Aku bersyukur hanya dengan melihat rentetan kata, memahami alur cerita yang disampaikan penulis, di saat tubuh ini membutuhkan istirahat setelah menghadapi banyaknya tuntutan kewajiban cukup mampu membuat pikiran ini lebih rileks, lebih tenang bahkan membuat aku lebih siap lagi untuk menghadapi kehidupan selanjutnya. Karena berhenti sejenak dari semua aktivitas itu menurutku penting, di zaman sekarang istilah ini lebih dikenal dengan sebutan self healing, sayangnya banyak yang mengsalahartikan makna self healing banyak yang menjadikannya alasan untuk bermalas-malasan. Yaps, tetapi tidak ada yang salah dalam menerapkannya, bukan berarti kita bermalas-malasan atau memanjakan diri, akan tetapi ini sebagian bentuk dari memberikan hak kepada diri ini untuk merasakan healing setelah berusaha sebaik mungkin menjalankan tugasnya. Satu hal yang ingin aku sampaikan, dalam tulisan ini.

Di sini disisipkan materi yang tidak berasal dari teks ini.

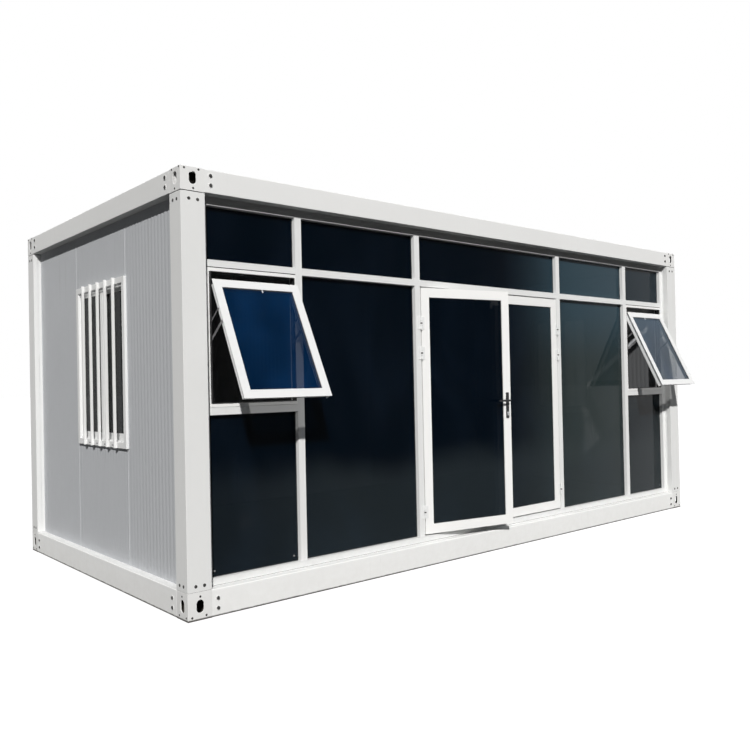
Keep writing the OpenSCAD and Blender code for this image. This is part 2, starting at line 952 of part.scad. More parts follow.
// One spindle through the door, with a grip towards the hinges on each face
module door_lever() {
    color(handle_black)
        ajar()
            translate([-handle_x, front_y + leaf_t / 2, lever_z])
                for (side = end_sides) {
                    reach = leaf_t / 2 + grip_off;
                    rotate([90, 0, 0])
                        cylinder(r = spindle_r, h = 2 * reach, center = true, $fn = 48);
                    translate([0, side * reach, 0]) {
                        rotate([0, -90, 0]) cylinder(r = grip_r, h = grip_l, $fn = 32);
                        sphere(r = grip_r, $fn = 32);
                    }
                }
}

corner_posts();
bottom_castings();
top_castings();
bottom_long_beams();
bottom_end_beams();
top_long_beams();
top_end_beams();
floor_joists();
floor_deck();
roof_purlins();
roof_sheet();
ceiling_sheet();
left_wall_side_panels();
left_wall_window_panel();
right_wall_side_panels();
right_wall_window_panel();
back_wall_panels();
end_window_frames();
end_window_sashes();
end_window_panes();
glazing_head();
glazing_sill();
glazing_jambs();
glazing_mullions();
glazing_transoms();
top_light_panes();
fixed_panes();
awning_frames();
awning_sashes();
awning_panes();
awning_stays();
door_stop();
frame_hinges();
left_door_leaf();
left_door_glass();
left_door_hinges();
right_door_leaf();
right_door_glass();
right_door_hinges();
handle_plates();
door_lever();
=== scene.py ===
import math

import bmesh
import bpy
from mathutils import Matrix, Vector


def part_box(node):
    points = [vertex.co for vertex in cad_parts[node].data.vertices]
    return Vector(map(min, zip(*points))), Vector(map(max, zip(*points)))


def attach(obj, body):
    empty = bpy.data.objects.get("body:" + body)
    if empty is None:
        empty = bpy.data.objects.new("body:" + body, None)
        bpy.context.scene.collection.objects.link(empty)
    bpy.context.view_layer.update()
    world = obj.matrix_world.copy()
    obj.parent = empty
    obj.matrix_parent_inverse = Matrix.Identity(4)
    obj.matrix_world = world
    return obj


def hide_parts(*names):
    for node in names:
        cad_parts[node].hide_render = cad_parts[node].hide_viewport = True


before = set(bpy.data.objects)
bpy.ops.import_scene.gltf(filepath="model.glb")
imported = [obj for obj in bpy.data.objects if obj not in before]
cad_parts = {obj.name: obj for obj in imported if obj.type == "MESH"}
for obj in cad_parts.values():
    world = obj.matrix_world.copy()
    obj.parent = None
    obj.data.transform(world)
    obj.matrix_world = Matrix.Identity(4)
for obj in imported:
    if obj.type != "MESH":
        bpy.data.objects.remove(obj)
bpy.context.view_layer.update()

# Glass-fronted flat-pack container cabin. Metres; +X along the glazed front,
# -Y out of it, +Z up, the origin at the middle of the footprint on the ground.

# ---------------------------------------------------------------- sizes
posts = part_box("corner_posts")
half_l = posts[1].x
half_w = posts[1].y
wall_z0 = posts[0].z
wall_z1 = posts[1].z
post_x = half_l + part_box("bottom_long_beams")[0].x
post_y = half_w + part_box("bottom_end_beams")[0].y
post_step = 0.006

edge_gap = 0.0003
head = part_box("glazing_head")
front_y = head[0].y
glazing_t = head[1].y - front_y
head_z = head[0].z
sill_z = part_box("glazing_sill")[1].z
transom_z0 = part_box("door_stop")[1].z
transom_z1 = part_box("top_light_panes")[0].z - edge_gap
low_transom_z0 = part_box("glazing_transoms")[0].z
awning_z0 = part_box("awning_frames")[0].z
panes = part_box("fixed_panes")
glass_faces = (panes[0].y, panes[1].y)
bay_out = -panes[0].x + edge_gap
end_bay_w = 0.671
bay_in = bay_out - end_bay_w
mullion_w = 0.055
door_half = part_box("door_stop")[1].x + edge_gap
bays = [
    (-bay_out, -bay_in),
    (-bay_in + mullion_w, -door_half - mullion_w),
    (-door_half, door_half),
    (door_half + mullion_w, bay_in - mullion_w),
    (bay_in, bay_out),
]
end_bays = (0, 4)
wide_bays = (1, 3)

end_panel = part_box("left_wall_window_panel")
wall_out = half_l + end_panel[0].x
wall_in = half_l + end_panel[1].x
wall_t = wall_in - wall_out
panel_joint = 0.0006

# End window, with its place along the wall measured from the middle, to the front
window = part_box("end_window_frames")
window_middle = 0.040
window_w = 0.945
window_x0 = window_middle - window_w / 2
window_x1 = window_middle + window_w / 2
window_z0 = window[0].z
window_z1 = window[1].z
window_y = half_l + window[0].x
window_cover = 0.020
window_margin = 0.062
window_face = 0.044
slider_stile = 0.058
slider_foot = 0.056
slider_head = 0.040
slider_in = 0.020
slider_t = 0.025
slider_gap = 0.003
slider_glass_t = 0.010

# Open awning sash
sash_angle = math.radians(26)
sash_out = 0.018
sash_drop = 0.048
awning_face = 0.026
sash_w = end_bay_w + 0.005
sash_h = transom_z0 - awning_z0 - 2 * awning_face + 0.014
sash_top_z = transom_z0 - awning_face - sash_drop
sash_face = 0.058
sash_t = 0.045

# Door leaves
leaf_glass_setback = 0.010
leaf_glass_t = 0.020
leaf_side_gap = 0.007
leaf_meet_gap = 0.008
leaf_face = 0.076
leaf_t = 0.045
leaf_hinge_x = door_half - leaf_side_gap
leaf_z0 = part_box("right_door_leaf")[0].z
leaf_z1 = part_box("right_door_leaf")[1].z
hinge_x = door_half - 0.0005
hinge_y = front_y - 0.0085
hinge_h = 0.100
hinge_zs = [leaf_z0 + 0.176, leaf_z1 - 0.521, leaf_z1 - 0.284]
left_ajar = math.radians(11.5)
handle_x = -(leaf_meet_gap + leaf_face) / 2
lever_z = 1.268
lock_z = 1.166

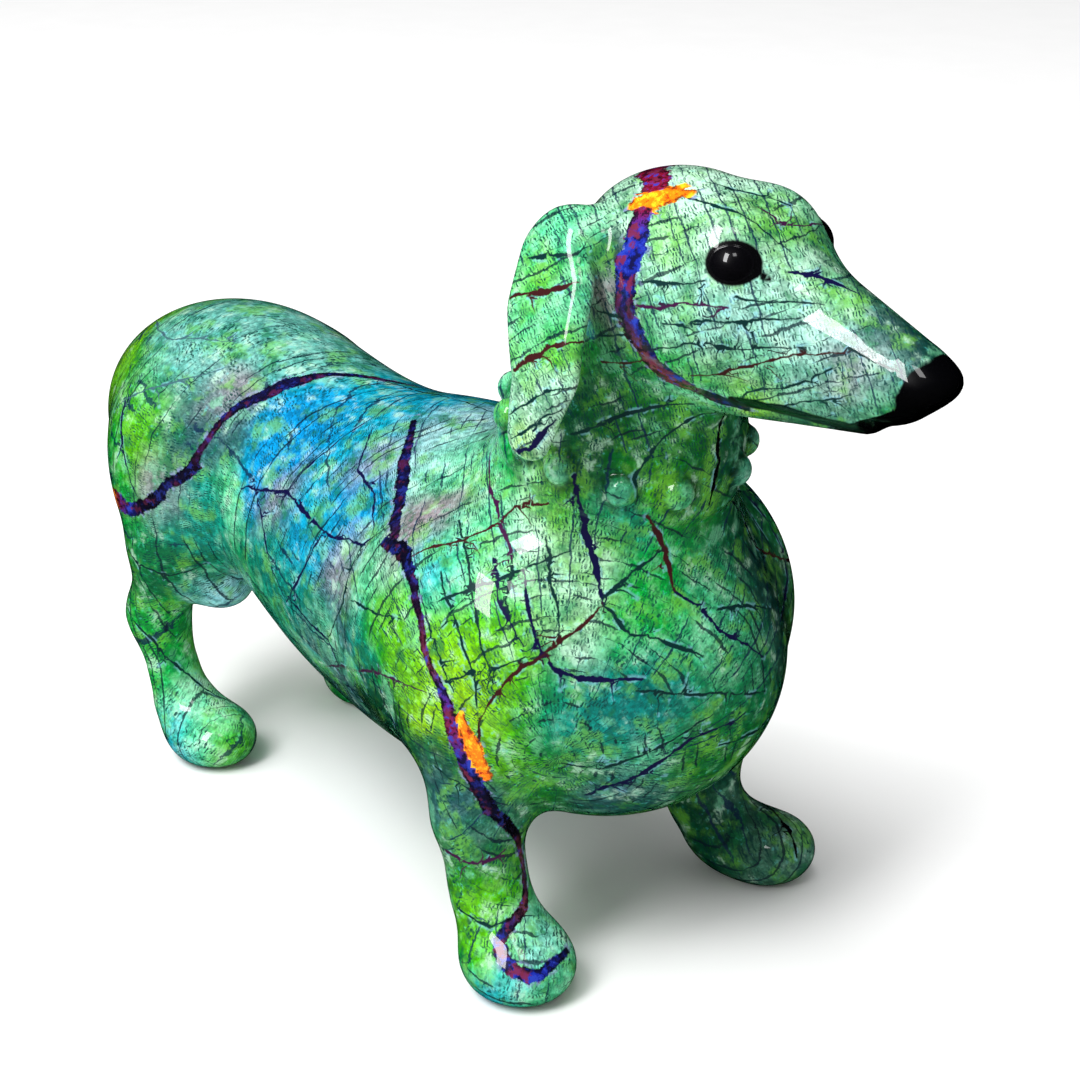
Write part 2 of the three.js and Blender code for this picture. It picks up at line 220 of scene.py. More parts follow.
def overlap(a, b, softness):
    """Where a and b both are, the edge rounded by softness."""
    return -melt(-a, -b, softness)


def carve(a, b, softness):
    """a with b cut out of it."""
    return overlap(a, -b, softness)


def ellipsoid(p, at, half, turn=0):
    q = p - np.array(at, float)
    if turn:
        q = turned(q, turn)
    q = q / np.array(half, float)
    k0 = np.sqrt((q * q).sum(1))
    q /= np.array(half, float)
    k1 = np.sqrt((q * q).sum(1))
    return k0 * (k0 - 1) / np.maximum(k1, 1e-9)


def bone(p, start, end):
    a, ra, b, rb = np.array(start[:3], float), start[3], np.array(end[:3], float), end[3]
    length = np.linalg.norm(b - a)
    axis = (b - a) / length
    slope = (ra - rb) / length
    cosine = math.sqrt(1 - slope * slope)
    q = p - a
    along = q @ axis
    square = (q * q).sum(1)
    off = np.sqrt(np.maximum(square - along * along, 0))
    foot = along - off * slope / cosine
    body = off * cosine + along * slope - ra
    head = np.sqrt((along - length) ** 2 + off * off) - rb
    return np.where(foot <= 0, np.sqrt(square) - ra, np.where(foot >= length, head, body))


def masses(p, parts):
    d = np.full(len(p), FAR)
    for at, half, softness, turn in parts:
        d = melt(d, ellipsoid(p, at, half, turn), softness)
    return d


def chain(p, joints, softness):
    d = np.full(len(p), FAR)
    for start, end in zip(joints, joints[1:]):
        d = melt(d, bone(p, start, end), softness)
    return d


def to_head(p):
    return turned(p - HEAD_AT, HEAD_TURN)


def mirrored(p, side):
    return p * np.array([1, side, 1])


def heading(angle):
    return np.array([math.cos(math.radians(angle)), 0, math.sin(math.radians(angle))])


SEAM_AXIS = heading(SEAM_HEADING)
THROAT_WAY = heading(SEAM_HEADING - 90)


def head_field(p):
    q = to_head(p)
    d = melt(masses(q, SKULL), chain(q, MUZZLE, 0), MUZZLE_MELT)
    d = melt(d, chain(q, LIPS, 0), LIPS_MELT)
    d = melt(d, chain(q, JAW, 0), JAW_MELT)
    return melt(d, ellipsoid(q, *NOSE), NOSE_MELT)


def body_field(p):
    return melt(masses(p, TORSO), chain(p, NECK, NECK_BEND), NECK_MELT)


def core_field(p):
    return melt(body_field(p), head_field(p), HEAD_MELT)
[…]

Semua hal yang sudah menjadi pilihan kita, secara tidak langsung sudah menjadi tanggung jawab yang harus kita laksanakan dengan sebaik mungkin agar apa yang menjadi tujuan yang telah kita susun dapat terealisasikan dengan baik. Laksanakan dengan sepenuh hati jangan setengah-setengah, tetapi dalam pelaksanaannya jangan lupakan bahwa diri ini juga butuh istirahat, jangan egois dengan diri sendiri karena tubuh juga memiliki hak untuk istirahat. Jika sudah lelah istirahatlah lakukan apapun itu yang dapat membuatmu lebih tenang dan rileks dalam menjalankannya, tapi jangan terlena dan bersembunyi dibalik kata ‘istirahatlah dulu’ sehingga membuat kita tanpa sadar telah membuang waktu kita dan melakukan hal yang sia-sia.
Terima kasih diri ini sudah berjuang sebaik mungkin, menemani aku meraungi kehidupan ini baik duka maupun suka. I love myself.